For the private capitalist, it, therefore, seems that when they employ their capital productively, the revenue from it is comprised of two elements. The first part is merely interest. In other words, it is what they would expect to receive from it simply as a result of it being capital. Any additional return above that they then see as a specific return or profit attributable to their skill as an entrepreneur

“Hence also the pretty phrases used by some vulgar economists to the effect that, if the industrial capitalist did not get any profit in addition to interest, he would lend his capital out for interest and become a rentier, so that all capitalists would stop producing and all capital would cease operating as capital, but nevertheless it would still be possible to live on the interest. In similar vein, Turgot has already [said] that if the capitalist received no interest, be would buy land (capitalised rent) and live off rent.” (p 478) 

It is, of course, true that part of the process of forming prices of assets, on the basis of capitalised revenues, depends on this. If the rate of interest rises, for example, the coupon on newly issued bonds rises. That means the yield on existing bonds is lower. The yield is equalised as the price of those bonds, in the secondary market, falls. But, similarly, the yield from rents also falls relative to bonds, and so land prices fall, as landowners seek to sell land and buy bonds. The same applies to shares. 

However, as Marx sets out, in Capital III, the idea that it is possible to simply take all capital out of productive use, and utilise it as interest-bearing capital instead, is absurd. The interest only exists because the industrial profit exists. If industrial capital ceases to exist, and so industrial profit is not made, then the interest also ceases to exist. The rate of interest is a function if the demand and supply for money-capital. If industrial capital simply reduces its demand for money-capital then the rate of interest will fall. If industrial capital uses less of its realised profits for capital accumulation, and instead throws this money into the money market, the supply of money-capital will rise, and so the rate of interest will fall. 

As Marx put it in Capital III, Chapter 23

The industrial capitalist, “has the choice of making use of his capital by lending it out as interest-bearing capital, or of expanding its value on his own by using it as productive capital, regardless of whether it exists as money-capital from the very first, or whether it still has to be converted into money-capital.

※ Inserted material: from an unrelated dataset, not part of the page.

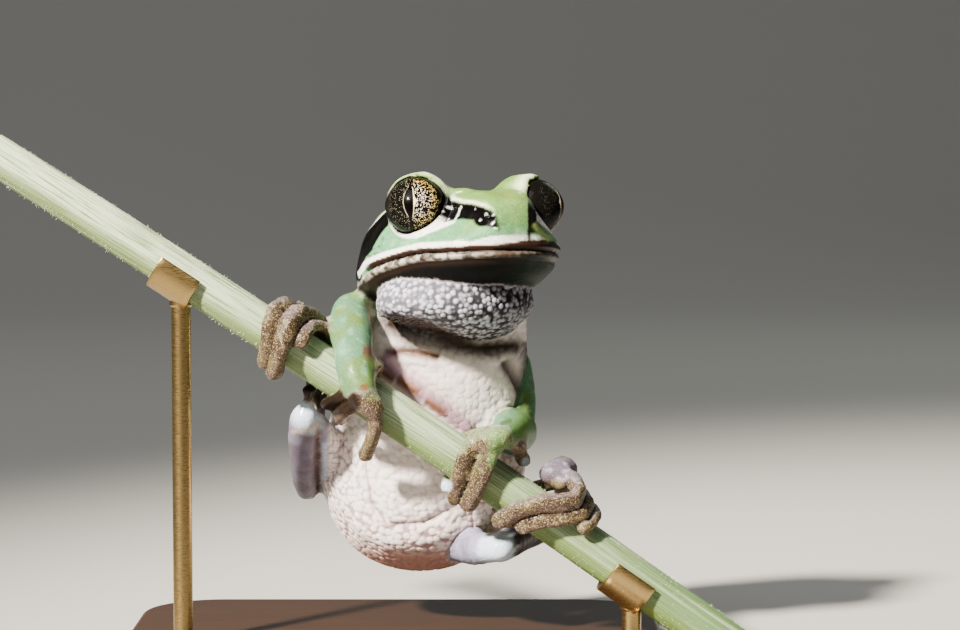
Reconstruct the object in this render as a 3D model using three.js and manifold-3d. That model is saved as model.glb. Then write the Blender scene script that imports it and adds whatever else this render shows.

But to apply it to the total capital of society, as some vulgar economists do, and to go so far as to define it as the cause of profit, is, of course, preposterous. The idea of converting all the capital into money-capital, without there being people who buy and put to use means of production, which make up the total capital outside of a relatively small portion of it existing in money, is, of course, sheer nonsense. It would be still more absurd to presume that capital would yield interest on the basis of capitalist production without performing any productive function, i.e., without creating surplus-value, of which interest is just a part; that the capitalist mode of production would run its course without capitalist production. If an untowardly large section of capitalists were to convert their capital into money-capital, the result would be a frightful depreciation of money-capital and a frightful fall in the rate of interest; many would at once face the impossibility of living on their interest, and would hence be compelled to reconvert into industrial capitalists.” 

This can be seen in the period from the mid to late 1980's onwards. In the 1980's, in response to the overproduction of capital in the 1970's, and consequent squeeze on profits, due to rising wages, capital entered a period of intensive accumulation. A new Innovation Cycle that peaked in 1985, saw a range of new labour-saving technologies introduced. This set in place the process that Marx describes in relation to his Law of The Tendency For The Rate of Profit To Fall. A relative surplus population is created. That causes wages to fall, and the rate of surplus value to rise, ending the squeeze on profits that resulted from the overproduction of capital, in the previous period. Although relatively less labour is employed, absolutely more labour is employed, as capital now accumulates on this more intensive basis. The basic cause of that is rising social productivity due to those technological innovations. 

As these technological innovations raise productivity they have other consequences. They reduce the value of wage goods, so that the value of labour-power falls, causing the rate of surplus value and rate of profit to rise further. Secondly, they reduce the value of all fixed capital via moral depreciation. That means that there is a significant release of capital that is available either as a conversion of capital into revenue, or for additional capital accumulation. Either way, it represents a huge conversion of capital into revenue that is effectively thrown into money markets to thereby reduce the rate of interest. 

As Marx described in Chapter 22, the other effect of this release of capital is to raise the rate of profit, because any given mass of profit now buys more fixed capital, materials and labour-power. The same rise in productivity reduces the value of raw material etc. Moreover, technological innovation means existing materials are used more efficiently, and new alternative materials are introduced. That means that again capital is released in respect of this constant capital, and a further increase in the rate of profit is produced. The combination of this huge release of capital into revenue, along with the rise in the rate of profit, means that the supply of money-capital relative to its demand increased significantly, reducing the rate of interest from the mid 1980's onwards. 

Its further effect was to cause the blowing up of asset prices. As fictitious capital is the main form of private wealth for the dominant section of the ruling class, they became addicted to these inflated asset prices, as opposed to revenues produced by those assets. They simply liquidated some of their paper capital gains as a means of producing revenues. When interest rates began to rise, therefore, causing asset price bubbles to burst, they used every lever to try to reflate them. They have used their position on company boards to raise dividends at the expense of capital accumulation; they have used profits to buy back shares; and even borrowed on bond markets to provide additional liquidity to buy back shares; they have used central banks to print money and buy bonds; and they have used governments to implement austerity so as to hold back economic growth, so as to restrict the rise in market rates of interest.